Flesh of His flesh: marriage and the covenant of embodiment
The phrase “bone of my bones, and flesh of my flesh” is more than romantic expression. It is covenantal language. Adam is not merely naming Eve—he is receiving her. He is saying, “She is of me. She is not other. She is not stranger. She is not beneath.” This covenantal reception is a shadow of something far greater: the covenant between Christ and the Church.
In a culture where marriage is treated as partnership or preference, we forget that biblical marriage is about reflection. Marriage is not primarily about compatibility—it is about visibility. It is the visible expression of an invisible covenant. In Paul’s theology, marriage becomes a sacramental echo of divine union. The husband loves as Christ loves. The wife responds as the Church responds. Together, they model a mystery that predates time and surpasses comprehension.
Eve is the prototype of this mystery. She is not created from a separate material. She is not spoken into being alone. She is drawn from Adam so that union would not be symbolic—it would be structural. So too with the Church. We are not followers of Christ in abstraction. We are joined to Him, not only in belief, but in body. The Church is His Bride not metaphorically—but mystically.
And it is here that the nature of covenant deepens. Eve’s existence is a response to Adam’s incompleteness. Not as deficiency, but as design. Adam is not less than without Eve—but he is not yet whole. In the same way, Christ’s redemptive mission includes the Church as the expression of His fullness. As Paul says, we are the “fullness of Him who fills all in all.” The Bride is not an accessory. She is the amplification of His glory.
Covenant and calling: the Church’s role in redemptive participation
Eve is not only a bride—she is a helper. That term, often misunderstood, is ezer kenegdo in Hebrew, meaning one who comes alongside as strength. This word is used elsewhere only for God Himself, especially in the Psalms when God is described as our “help” and deliverer. Eve is not subordinate—she is co-participant. She is not decoration—she is commission.
Likewise, the Church is not the recipient of passive grace. She is the commissioned partner of Christ’s ongoing redemptive work. This is not salvific synergy—we do not add to the finished work of Christ. But we participate in it as His body, His Bride, His co-laborer in the renewal of all things.

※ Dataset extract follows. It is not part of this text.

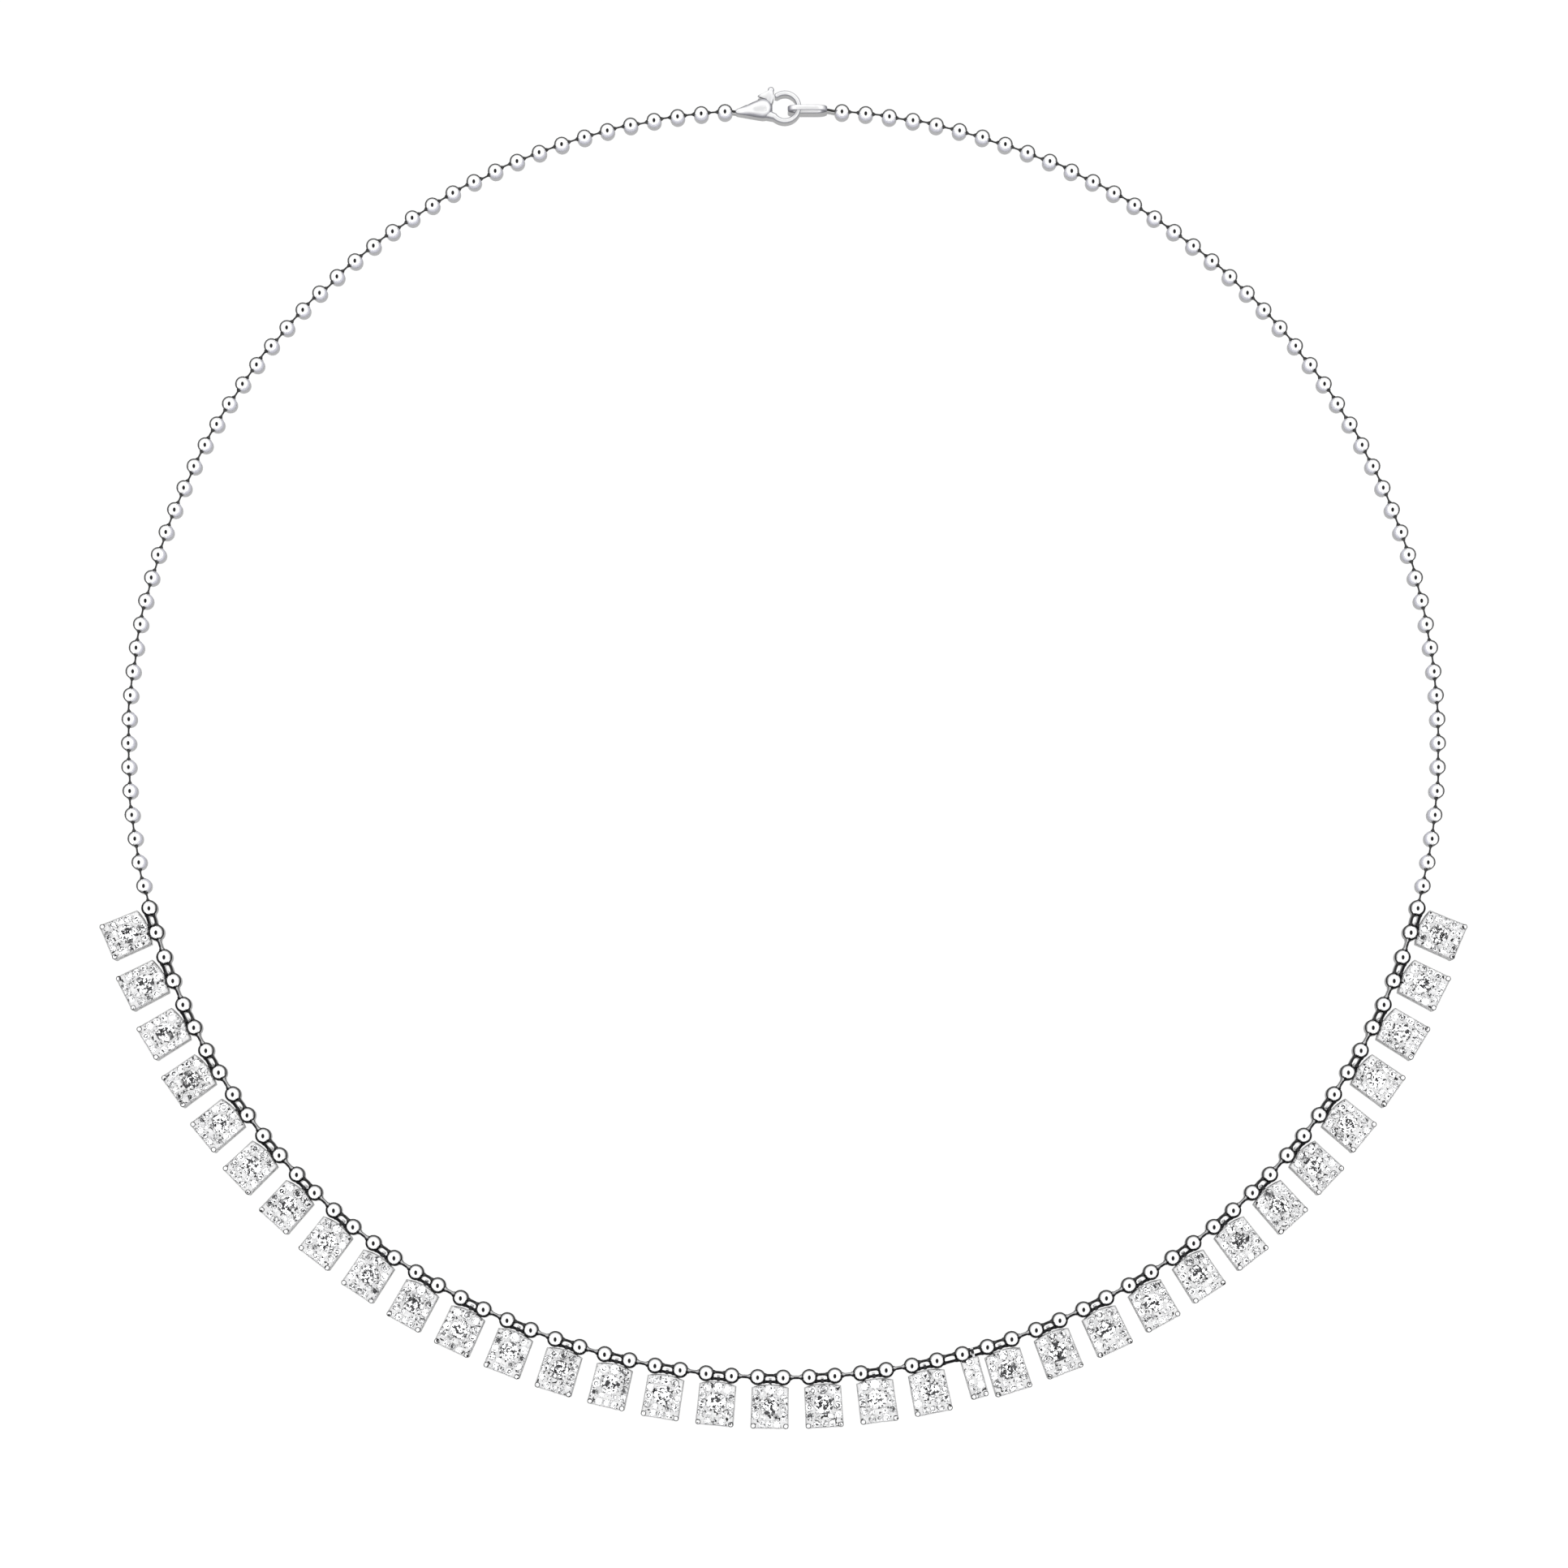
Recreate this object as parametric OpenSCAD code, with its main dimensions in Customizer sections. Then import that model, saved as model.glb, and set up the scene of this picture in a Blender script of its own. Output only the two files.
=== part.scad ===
/* [Line of the necklace] */
// Radius of the wide bow at the front
front_bow_r = 77.7; // [76.5:0.1:79]
// Length of half of the front bow, from the lowest point
front_bow_length = 41.7; // [40.5:0.1:43]
// Radius of the tighter bend on each side
shoulder_r = 69; // [68.5:0.1:69.5]
// Length of the tighter bend on each side
shoulder_length = 46.8; // [46:0.1:47.5]
// Radius of the back of the loop
back_r = 71.9; // [71.5:0.1:72.5]

/* [Front row] */
// Diameter of a front bead
front_bead_d = 1.8; // [1.7:0.02:1.84]
// Distance between the two beads of a pair
pair_pitch = 2.845; // [2.82:0.005:2.88]
// Distance from one pair to the next bead
gap_pitch = 2.918; // [2.9:0.002:2.95]
// Diameter of the wire between two pairs
link_wire_d = 0.4; // [0.3:0.02:0.46]
// Diameter of the two rails that join a pair
rail_d = 0.32; // [0.26:0.02:0.36]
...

Eve was given a mission: be fruitful, multiply, steward creation. The Church is given a mission: make disciples, declare the kingdom, embody the gospel. The call echoes forward. The typology holds. And in this continuity, we find a theology of participation that shapes how we understand everything from vocation to worship.
The Church, drawn from Christ, is not waiting for rescue—she is laboring in restoration. She is the New Eve, not passive in a garden, but active in a kingdom. She does not sit by while Christ conquers—she reigns with Him. She does not spectate—she intercedes, she declares, she advances.
The typology here demands we see our ecclesiology not as formality but as formation. We are Eve, yes. But we are Eve after Pentecost—alive with Spirit, joined to our Bridegroom, and commissioned in power.
The final wedding: eschatology and the consummation of union
Revelation 21 does not show us individual saints floating in the clouds. It shows us a city—a bride—descending in glory, adorned for her Husband. The eschatological hope of the Church is not escape—it is union. Not separation from the world—but the arrival of a new one.
The culmination of history is a wedding. Not the restoration of Eden, but the fulfillment of what Eden foreshadowed. Eve was given to Adam to begin the human story. The Church is given to Christ to complete the redemptive one.
The marriage supper of the Lamb is not a poetic end—it is the unveiling of the deepest truth: God has always desired union. Not just obedience. Not merely worship. But oneness. This is why the Spirit and the Bride say, “Come.” Not out of boredom. Not out of desperation. But because the wedding has been prepared. The Bride is ready.
And in this vision, the typology of Eve is finally complete. Her creation in the garden becomes the prototype of a glory that cannot be undone. Eve was drawn from Adam. The Church is drawn from Christ. And the story ends not in loss or in longing, but in love fulfilled.
Conclusion: from side to city, from shadow to substance
Eve is not just the first woman. She is the first glimpse of the Church. She is the original witness to the intimacy God intended between Himself and His people. Her creation whispers of union. Her covenant with Adam points to the covenant of grace. Her call to steward and multiply foreshadows the Church’s commission to disciple and declare.
To see Eve rightly is to see Christ more clearly. And to see the Church through her is to understand our identity not as audience, but as Bride.
We are not appendages to Christ—we are His beloved. We are not passengers—we are participants. The same Spirit that hovered over the waters now fills the Bride. The same voice that called Eve forth now calls us into union.
The typology is not just beautiful—it is binding. It reminds us that the story of redemption was never accidental. From side to side, from garden to cross, from sleep to resurrection, God has always been forming a Bride. And in Christ, that Bride is alive. Whole. Glorious.
Waiting not for permission—but for the sound of the Bridegroom’s voice.